Moreno notes that a deal with telcos and mobile carriers
would ultimately be very important for the success of mobile DTV because those
carriers would provide a "return path" over their IP networks needed for on
demand content and other services.
Carriers will also be critical to convincing CE
manufacturers to produce smart phones with chips capable of receiving mobile
DTV signals.
While Moreno admits they would not have a deal with a carrier
at launch, he stressed that such an alliance is now less important that it
seemed when the mobile DTV technology was first being developing several years
ago.
"I don't need a deal with the carriers when it comes to tablets,"
he notes in an interview. "Yes the carriers are very important for smart phones
but Apple has already sold over 40 million iPads and I expect the Kindle Fire
to be a huge success at Christmas. So I think there has been too much of a
fixation on the carriers. They are the lynchpin in the smart phone devices but
my guess is that we will hit them last."
Moreno also notes that they had been working with CE
manufacturers to develop technology for compact antennas for the reception of
mobile DTV signals.
"There had been an argument that you would need a 24-inch or
16-inch whip-antenna for a high VHF station, which is unsightly and
unacceptable for a consumer device," he says. "I can't declare complete victory
in that problem but I can say that with the successes we've seen, we are
optimistic that we have developed a very elegant solution."
In the interview and during his speech to broadcasters last
week, Moreno stressed the importance of timing in the success of their plans
and argued that the confluence of several factors will work in broadcaster's
favor, making 2012 "the right time for the launch of a consumer service."
Besides the growing popularity of tablets, which are a
perfect vehicle for mobile video consumption and have made carriers less
important for their initial rollouts, Moreno also notes that "we at the cusp of
massive growth in data traffic, which is going to be a massive problem for
carriers," which will make mobile DTV services an necessary complement to
traditional cellular data networks.
During his speech last week, Moreno noted that the number of
smart phones has exploded from 67 million in 2010 to 84 million in 2011 and are
expected to hit 118 million in 2013, according to Morgan Stanley.
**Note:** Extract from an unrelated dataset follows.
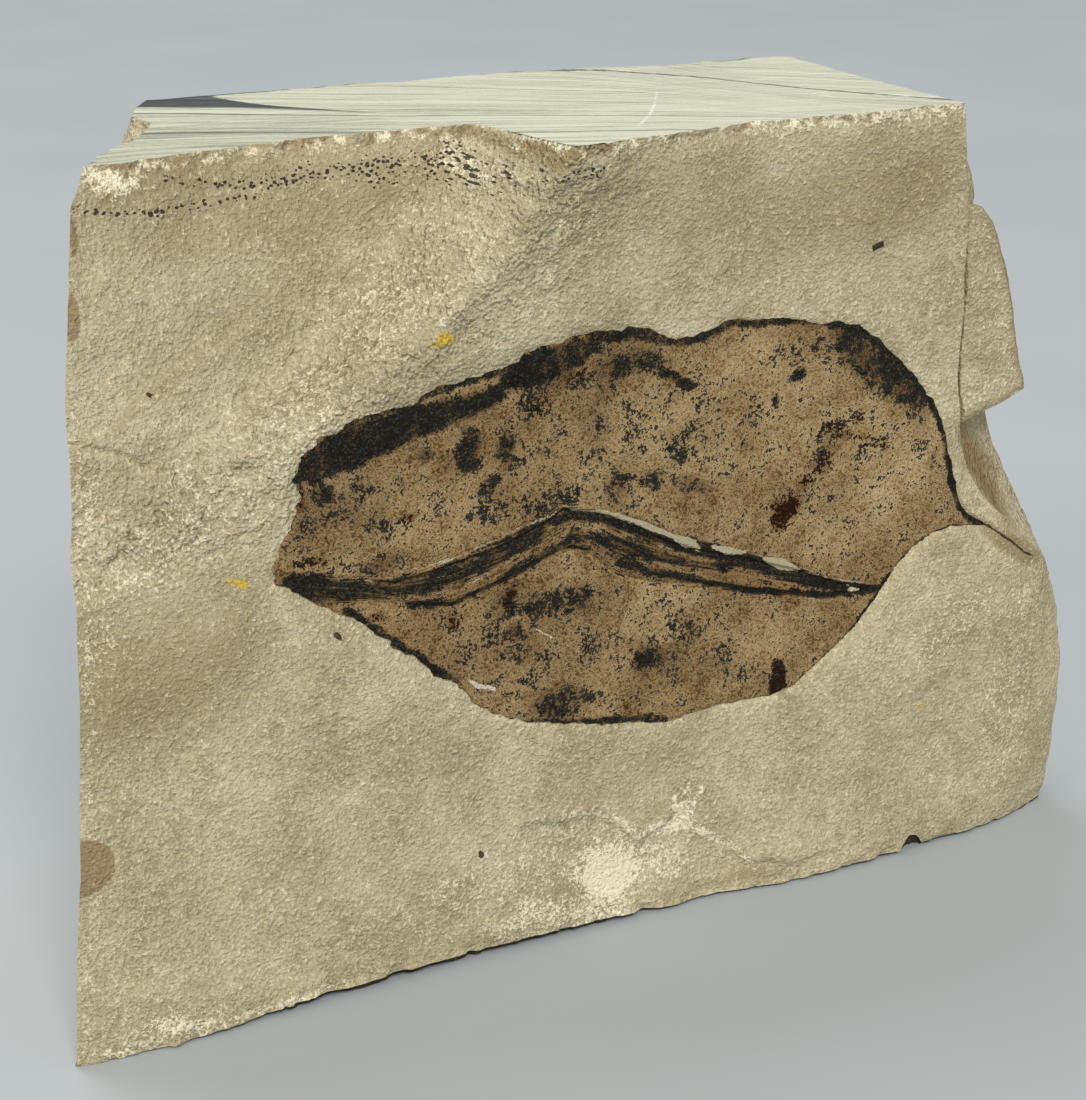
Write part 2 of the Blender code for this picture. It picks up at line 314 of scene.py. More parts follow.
def strongest(marks: Marks, x: np.ndarray, z: np.ndarray, wander: float = 1.0) -> np.ndarray:
    """Lay marks over each other, with wandering edges, and keep the strongest at each point.

    Args:
        marks: The marks.
        x: First coordinates of the points, in millimetres.
        z: Second coordinates of the points, in millimetres.
        wander: How far the edges of patches wander; those of streaks wander a fifth as far.

    Returns:
        The strength of the strongest mark at each point.
    """
    wide_x = 0.9 * MARKS.layered(x, 0.0, z, 3.4, 3) * wander
    wide_z = 0.9 * MARKS.layered(x, 40.0, z, 3.4, 3) * wander
    fine_x = 0.22 * MARKS.layered(x, 80.0, z, 1.5, 3) * wander
    fine_z = 0.22 * MARKS.layered(x, 120.0, z, 1.5, 3) * wander
    best = np.zeros(x.shape)
    for mark in marks:
        if isinstance(mark, Patch):
            size = min(1.0, max(mark.wide, mark.tall) / 1.6)
            best = np.maximum(best, mark.on(x + wide_x * size, z + wide_z * size))
        else:
            best = np.maximum(best, mark.on(x + fine_x, z + fine_z))
    return best


@dataclass(frozen=True)
class LeafShape:
    """The outline of the leaf and the lines of its middle rib."""

    upper: Line = (
        (22.7, 51.5), (23.1, 52.7), (25.0, 54.8), (28.2, 56.1), (31.7, 56.7), (34.3, 57.0), (36.4, 58.1),
        (40.7, 58.6), (44.4, 59.6), (45.0, 60.4), (48.6, 60.7), (52.5, 61.4), (55.3, 61.0), (55.9, 61.3),
        (58.2, 60.8), (60.7, 59.5), (63.1, 59.3), (65.6, 59.8), (66.4, 60.4), (68.5, 60.4), (71.4, 59.8),
        (73.3, 60.0), (77.4, 58.7), (79.3, 58.7), (81.8, 58.0), (84.2, 56.4), (86.7, 54.3), (89.7, 51.4),
        (91.8, 49.0), (93.2, 46.5), (94.0, 44.0), (95.0, 40.7), (96.0, 37.3), (97.1, 36.0), (99.3, 34.8),
    )
    lower: Line = (
        (20.6, 42.3), (22.1, 41.7), (24.3, 39.9), (29.2, 37.1), (30.4, 35.7), (34.8, 32.2), (35.2, 31.3),
        (39.1, 28.7), (40.0, 26.9), (41.6, 25.8), (46.9, 23.3), (54.3, 21.8), (61.1, 20.5), (66.9, 21.0),
        (73.4, 20.8), (76.0, 21.2), (79.2, 23.1), (83.5, 26.2), (86.8, 29.9), (88.3, 31.9), (90.1, 33.5),
        (92.4, 34.7), (95.1, 35.1), (99.3, 34.5),
    )
    left: Line = ((20.6, 42.3), (20.9, 44.0), (22.5, 46.9), (23.7, 49.8), (23.5, 50.7), (22.7, 51.5))
    rib_upper: Line = (
        (23.1, 42.5), (26.2, 41.7), (29.7, 41.2), (32.5, 40.3), (35.4, 40.8), (39.1, 41.4), (43.7, 42.1),
        (47.9, 43.7), (49.4, 44.5), (51.0, 44.3), (52.6, 43.9), (55.0, 42.9), (57.8, 41.4), (61.2, 39.4),
        (64.6, 37.9), (69.3, 36.4), (73.7, 34.7), (76.4, 33.7), (80.1, 32.0), (83.8, 30.6), (86.5, 30.0),
    )
    rib_lower: Line = (
        (23.0, 40.7), (26.1, 39.8), (29.6, 39.2), (33.9, 37.9), (37.9, 37.0), (41.6, 37.9), (45.4, 38.8),
        (47.9, 39.9), (50.5, 40.5), (52.6, 39.7), (55.0, 37.4), (59.2, 35.4), (64.2, 34.3), (68.6, 33.2),
        (73.4, 31.7), (77.9, 30.5), (80.8, 30.3), (86.5, 30.0),
    )

    def outline(self) -> list[tuple[float, float]]:
        """Give the whole outline, once round."""
        return [*self.upper, *reversed(self.lower), *self.left[1:-1]]

    def reach(self, x: np.ndarray, z: np.ndarray) -> np.ndarray:
        """Measure the distance from the outline, below 0 inside the leaf.

        Args:
            x: Places across the block, in millimetres.
            z: Heights, in millimetres.

        Returns:
            The distance of each point, in millimetres.
        """
        outline = self.outline()
        gap = gap_to_line(x, z, outline + outline[:1])
        return np.where(inside_outline(x, z, outline), -gap, gap)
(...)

During the
same time frame, the number of tablets is expected to more than quadruple from
10 million in 2010 to an estimated 44 million in 2013.
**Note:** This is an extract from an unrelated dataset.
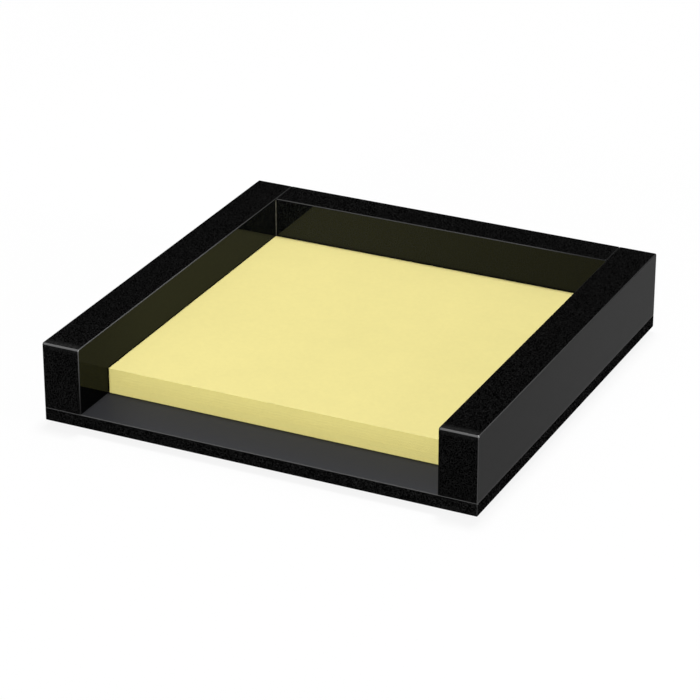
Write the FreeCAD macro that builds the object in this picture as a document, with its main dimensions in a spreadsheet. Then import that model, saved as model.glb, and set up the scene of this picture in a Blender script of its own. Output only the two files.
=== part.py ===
"""Memo pad holder: a low open-fronted tray of black acrylic with a pad of square notes in it.

Four pieces of sheet acrylic are cemented together: a base plate, two side walls that run the
whole depth, and a back wall cut to fit between them. Four rubber feet are stuck underneath.
The pad is a stack of sheets gummed along its back edge, and it stands loose on the base plate.

Frame: X to the right, Y from the open front to the back wall, Z up. The origin is on the
surface that the feet stand on, under the middle of the base plate. Sizes are in millimetres.
"""

import FreeCAD, Part
import Sketcher
import os

# Driving sizes: alias, value, meaning.
SIZES = [
    ("note_width", 90.0, "sheet of notes, left to right"),
    ("note_depth", 90.0, "sheet of notes, front to back"),
    ("sheet_thickness", 0.1, "one sheet of 80 g/m2 paper"),
    ("sheet_count", 66.0, "sheets in a full pad"),
    ("gum_thickness", 0.2, "film of gum on the pad's back edge"),
    ("note_gap", 0.2, "gap from the pad to the walls it is pushed against"),
    ("side_play", 3.8, "room left beside the pad, to take hold of it"),
    ("finger_ledge", 13.6, "base plate left bare in front of the pad"),
    ("side_wall_thickness", 10.0, "side walls, left to right"),
    ("back_wall_thickness", 10.0, "back wall, front to back"),
    ("wall_height", 17.2, "walls, above the base plate"),
    ("base_thickness", 3.5, "base plate"),
    ("end_radius", 0.6, "rounding of the rim at the front and at the back"),
    ("arris_radius", 0.3, "broken edge of cut and polished acrylic"),
    ("foot_diameter", 10.0, "rubber foot, where it is stuck on"),
    ("foot_contact_diameter", 9.0, "rubber foot, where it stands, before its rounding"),
    ("foot_height", 1.5, "rubber foot"),
    ("foot_edge_radius", 0.5, "rounding of the foot's standing edge"),
    ("foot_inset", 10.0, "foot's centre, in from both edges of the base plate"),
]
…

These devices are also incredibly data and video hungry,
with the average smart phone consuming 24 times the monthly data usage of a
regular handset and tablets consuming 122 times more data.
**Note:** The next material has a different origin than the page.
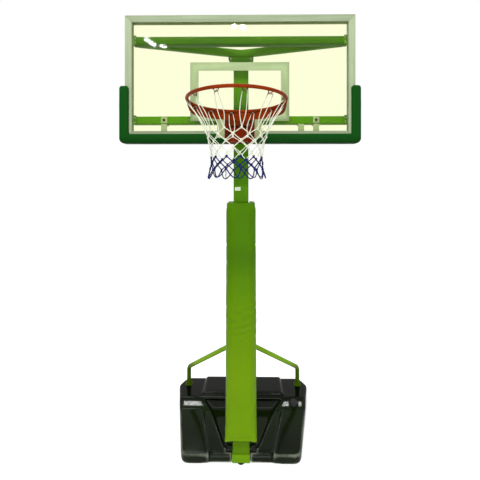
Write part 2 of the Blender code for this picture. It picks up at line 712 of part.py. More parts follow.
def make_tank():
    """The ballast tank: two lobes and a lower middle in front of a raised deck, with a valley to the foot."""
    front = TANK_FRONT - LOBE_FORWARD
    cut_in, cut_back = DECK_CORNER
    widest = TANK_REAR - cut_back

    def side(y):
        share = (y - TANK_FRONT) / (widest - TANK_FRONT)
        return TANK_FRONT_HALF + (TANK_REAR_HALF - TANK_FRONT_HALF) * share

    low = TANK_FLOOR - TRIM
    deck = []
    for start, z in ((DECK_START, DECK_TOP), (DECK_START - DECK_TOP + low, low)):
        for sign in (1, -1):
            deck += [
                (sign * side(start), start, z),
                (sign * TANK_REAR_HALF, widest, z),
                (sign * (TANK_REAR_HALF - cut_in), TANK_REAR - cut_back / 3, z),
                (sign * (TANK_REAR_HALF - 2 * cut_in), TANK_REAR, z),
            ]
    tank = bevel(hull("base_tank", deck), TANK_ROUND)

    ends = ((DECK_START + PANEL_START, 1), (TANK_REAR - PANEL_END, -1))
    panel = [
        (sign * (PANEL_HALF - inset), end + inward * inset, z)
        for sign in (1, -1)
        for inset, z in ((0, DECK_TOP - PANEL_ROOT), (PANEL_DRAFT, DECK_TOP + PANEL_RISE))
        for end, inward in ends
    ]
    join(tank, bevel(hull("deck_panel", panel), TANK_ROUND / 2))

    rear = DECK_START - (DECK_TOP - LOBE_REAR_TOP) + LOBE_REACH
    nose_in, nose_back = LOBE_NOSE
    plan = [
        (LOBE_INSIDE_FRONT, front + nose_back, LOBE_FRONT_TOP),
        (LOBE_INSIDE_FRONT + nose_in, front, LOBE_FRONT_TOP),
        *((TANK_FRONT_HALF - inward, front + back, LOBE_FRONT_TOP) for inward, back in LOBE_CORNER),
        (side(rear), rear, LOBE_REAR_TOP),
        (LOBE_INSIDE_REAR, rear, LOBE_REAR_TOP),
    ]
    for sign, name in ((1, "lobe_right"), (-1, "lobe_left")):
        lobe = [(sign * x, y, z) for x, y, top in plan for z in (TANK_FLOOR - 2 * TRIM, top)]
        join(tank, bevel(hull(name, lobe), TANK_ROUND))

    rear = DECK_START + MIDDLE_REACH
    middle = []
    for sign in (1, -1):
        for x, y, top, forward in (
            (LOBE_INSIDE_FRONT + MIDDLE_UNDER, TANK_FRONT, MIDDLE_FRONT_TOP, SKIRT_FORWARD),
            (LOBE_INSIDE_REAR + MIDDLE_UNDER, rear, MIDDLE_REAR_TOP, 0),
        ):
            middle += [
                (sign * x, y - forward, TANK_FLOOR - 3 * TRIM),
                (sign * x, y - forward, TANK_FLOOR),
                (sign * x, y, top),
            ]
    join(tank, bevel(hull("tank_middle", middle), TANK_ROUND))
    wide = TANK_REAR_HALF + OVERCUT
    cut(tank, tool(box("tank_trim", (-wide, 0, TANK_FLOOR - 5 * TRIM), (wide, 2 * TANK_REAR, TANK_FLOOR))))

    for sign, name in ((1, "foot_pad_right"), (-1, "foot_pad_left")):
        left, right = sorted((sign * FOOT_PAD_INSIDE, sign * FOOT_PAD_OUTSIDE))
        for y, end in ((front + FOOT_PAD_FRONT, "front"), (TANK_REAR - FOOT_PAD_REAR, "rear")):
            join(tank, box(f"{name}_{end}", (left, y, 0), (right, y + FOOT_PAD_LENGTH, TANK_FLOOR + TRIM)))

    slope = (MIDDLE_REAR_TOP - MIDDLE_FRONT_TOP) / (rear - TANK_FRONT)
    valley = []
    for x, y in ((VALLEY_FRONT_HALF, TANK_FRONT + VALLEY_START), (VALLEY_REAR_HALF, DECK_START - VALLEY_END)):
        floor = MIDDLE_FRONT_TOP + slope * (y - TANK_FRONT) - VALLEY_DEPTH
        for sign in (1, -1):
            valley += [
                (sign * x, y, floor),
                (sign * (x + VALLEY_RISE), y + VALLEY_LEAN * VALLEY_RISE, floor + VALLEY_RISE),
            ]
    valley_tool = tool(hull("valley_cutter", valley))
    well_half = FOOT_OUTSIDE + WELL_SIDE
    well_back = POLE_Y + FOOT_OUTSIDE + WELL_BEHIND
    over = 2 * DECK_TOP
    well = tool(box("foot_well", (-well_half, front - OVERCUT, -OVERCUT), (well_half, well_back, over)))
    pockets = tool(box(
        "foot_pockets", (-POCKET_HALF, POCKET_FRONT, POCKET_FLOOR),
        (POCKET_HALF, well_back - POCKET_SHORT, over + OVERCUT),
    ))
    neck_ends = cap_place(OVERCUT), cap_place(-CAP_NECK - GAP)
    neck_hole = tool(rod("cap_neck_hole", CAP_NECK_RADIUS + RUN, *neck_ends))
    cut(tank, valley_tool, well, pockets, TIE_TOOL, neck_hole)
    return part(tank, "tank_plastic")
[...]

As a result, Moreno cited statistics from Cisco projecting
that North American data traffic will grow 82% a year from 49,000 terabytes in
2010 to 986,000 terabytes in 2015.
That explosion of traffic has pushed carriers to impose usage
caps. Moreno noted that AT&T's 2 gigabyte per month plan allows users only
33.3 millions of YouTube quality video and only 2.2 minute of HD quality fare.
Expanding existing cellular networks to satisfy that pent up
consumer demand would be hugely expensive and might not even be possible, he
stressed.
"IP networks simply do not have the capacity to service the
peak demand represented by live mobile video," he noted in his speech. "I will
tell you categorically, and with great certainty, that the FCC's insistence on
auctioning spectrum for additional IP-based network deployment-be they 4G, 5G
or 6G-is not the right approach."
While carriers are spending tens of billions of dollars to
roll-out 4G networks, Moreno also stressed that it was only costing stations
$75,000 to $150,000 to launch mobile DTV services. "The rough math for the cost
of launching six stations in the top 200 DMAs covering over 90 percent of the
U.S. produce an investment of about $120 million," he noted in an interview.
As a result, he argues that the mobile DTV services will
play a significant role in easing network constraints by handling the most
popular video content over their one-to-many network architecture.
While Moreno acknowledges that stations were worried that
the loss of spectrum might make it harder to launch mobile DTV services, he
stresses in the interview that "we are making real investments and real
marketing dollars behind his launch and we think we can make a very good and
convincing case to the FCC."
"This country needs a broadcast-based network, optimized for
video, operating in parallel to existing IP-networks," he noted in his speech.